Written request:
Nothing may be dropped or altered: reproduce all the data.

-- Start of Dataset extract --

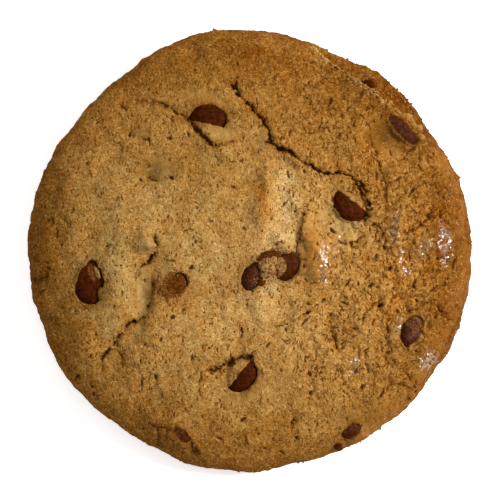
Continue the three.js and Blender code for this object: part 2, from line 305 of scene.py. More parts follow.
ROOM_IN_WINDOW = 0.9  # how far the dough lies below the chip inside its opening
DEEPEST_CHIP = 0.9  # where a chip's side lies deeper than this below the dough, the dough closes over it
WINDOW_MARGIN = 2.5  # how far round a chip's box the dough is fitted to it
LOWEST_WINDOW = 2.0  # the dough below this height isn't opened
CHIP_RAY_START = 6.0  # how far outside the even skin the rays towards a chip start
NO_CHIP = -9.0  # how far out a chip counts as lying where a ray meets none

# Chocolate smeared over the dough: an oval (place, half long, half wide, turn) and how strong.
SMEARS = [
    ((3.3, -0.7, 2.2, 0.5, 20), 0.8),
    ((5.3, 1.7, 1.2, 0.3, -32), 0.7),
    ((3.3, -3.6, 0.6, 1.6, 0), 0.7),
    ((-27.8, -7.6, 0.9, 0.35, 60), 0.8),
    ((-14.3, -6.6, 3.1, 2.3, 42), 0.78),
    ((-13, -35.4, 2.1, 0.8, -40), 0.7),
    ((-14.6, -36.2, 1.4, 0.4, -60), 0.6),
    ((-17.8, -33.4, 1.1, 0.5, -25), 0.9),
    ((20.6, 31.9, 1.1, 0.45, -40), 0.55),
    ((0.4, -7.9, 0.9, 0.3, 30), 0.5),
]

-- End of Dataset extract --

Exercise output:
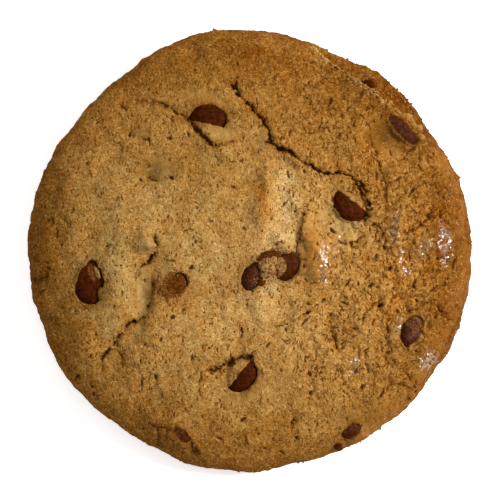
Continue the three.js and Blender code for this object: part 2, from line 305 of scene.py. More parts follow.
ROOM_IN_WINDOW = 0.9  # how far the dough lies below the chip inside its opening
DEEPEST_CHIP = 0.9  # where a chip's side lies deeper than this below the dough, the dough closes over it
WINDOW_MARGIN = 2.5  # how far round a chip's box the dough is fitted to it
LOWEST_WINDOW = 2.0  # the dough below this height isn't opened
CHIP_RAY_START = 6.0  # how far outside the even skin the rays towards a chip start
NO_CHIP = -9.0  # how far out a chip counts as lying where a ray meets none

# Chocolate smeared over the dough: an oval (place, half long, half wide, turn) and how strong.
SMEARS = [
    ((3.3, -0.7, 2.2, 0.5, 20), 0.8),
    ((5.3, 1.7, 1.2, 0.3, -32), 0.7),
    ((3.3, -3.6, 0.6, 1.6, 0), 0.7),
    ((-27.8, -7.6, 0.9, 0.35, 60), 0.8),
    ((-14.3, -6.6, 3.1, 2.3, 42), 0.78),
    ((-13, -35.4, 2.1, 0.8, -40), 0.7),
    ((-14.6, -36.2, 1.4, 0.4, -60), 0.6),
    ((-17.8, -33.4, 1.1, 0.5, -25), 0.9),
    ((20.6, 31.9, 1.1, 0.45, -40), 0.55),
    ((0.4, -7.9, 0.9, 0.3, 30), 0.5),
]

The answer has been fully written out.